Вероятно – главный. Пахан, так сказать. Словно отличительный знак, на указательном пальце его правой руки переливался всеми цветами радуги массивный золотой перстень с бриллиантом.

Трое молодых спутников называли его – Петрович.

– Хозяин! – с порога закричал Петрович. – Хо… хозяин! Водки давай!! Шампанского! Шампанского давай! – он властно подбоченился. Покачнулся и едва не упал.

«Черт возьми, а вся компания-то, прямо скажем, безобразно пьяна, – подумал Щукин. – Наглухо… А голос этого Петровича мне кажется знакомым. Только не могу вспомнить – где я его слышал?»

Григорий посмотрел на них с завистью и нескрываемым восхищением.

Бармен, покоренный сверканием чудо-перстня, тут же бросился выполнять приказание Петровича – притаранил за их столик три бутылки водки и пару шампанского.

– Так ты что будешь пить? – повторил свой вопрос Григорий, оторвав, наконец, взор от нетрезвых пришельцев.

– Шампанское, – сказал Щукин первое, что пришло ему в голову, – шампанского я выпью. Девушки любят шампанское, если ты, Григорий, это уже забыл.

– Не забыл! – радостно осклабился Григорий.

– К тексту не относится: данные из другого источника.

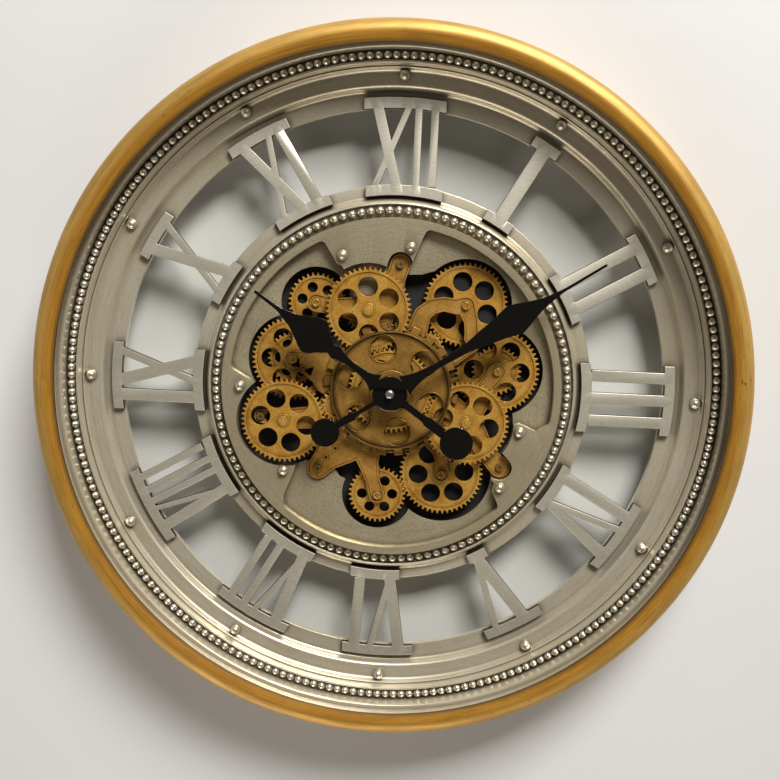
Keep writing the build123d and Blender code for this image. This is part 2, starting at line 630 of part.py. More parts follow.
FLANGE_R = 297.0
BACK_FRONT = 5.5
with BuildPart() as dial_surround:
    with BuildSketch(RADIAL):
        with BuildLine():
            Polyline((WINDOW_OUTER_R, SEAT_BACK), (WINDOW_OUTER_R, SEAT_DEPTH), (250.4, SEAT_DEPTH))
            Spline((250.4, SEAT_DEPTH), (252.2, 30.4), (252.8, 33.6), (BAND_INNER_R, BAND_DEPTH),
                   tangents=((1, 0), (1, 0)))
            Line((BAND_INNER_R, BAND_DEPTH), (BAND_OUTER_R, BAND_DEPTH))
            ThreePointArc((BAND_OUTER_R, BAND_DEPTH), (269.6, 40.2), (270.6, 46.5))
            Polyline((270.6, 46.5), (272.0, 46.5), (272.6, 44.2), (281.2, 44.2), (281.2, 60.0),
                     (282.0, 60.8), (284.2, 60.8), (284.2, 72.2), (FLANGE_R, 72.2), (FLANGE_R, 69.4),
                     (287.2, 69.4), (287.2, 41.2), (272.6, 41.2), (267.6, 33.0), (253.6, 33.0),
                     (250.6, 26.0), (240.0, 26.0), (239.0, SEAT_BACK), (WINDOW_OUTER_R, SEAT_BACK))
        make_face()
    revolve(axis=Axis.Y)
    # bosses for the screws of the back ring
    with BuildSketch(level(BACK_FRONT)):
        for point in CASE_SCREWS:
            with Locations(point):
                Circle(4.5)
    extrude(amount=41.5 - BACK_FRONT)
    with BuildSketch(level(BACK_FRONT)):
        for point in CASE_SCREWS:
            with Locations(point):
                Circle(SCREW_R)
    extrude(amount=SCREW_LENGTH, mode=Mode.SUBTRACT)
save(dial_surround, "dial_surround")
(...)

Пока Григорий заказывал шампанское и еще бутылку водки, Щукин немного задержался в зале – у открытого окна. Глотнул свежего воздуха в надежде, что ему полегчает и тошнота отступит.

Нет, не отступила.

А эти парни, несмотря на то что были сильно подшофе, вели себя довольно прилично – пожалуй, только слишком громко разговаривали. Петрович же вообще никакого участия в разговоре не принимал. Он снял с пальца свой выдающийся перстень и принялся сосредоточенно катать его по столу. Парни затянули какую-то песню.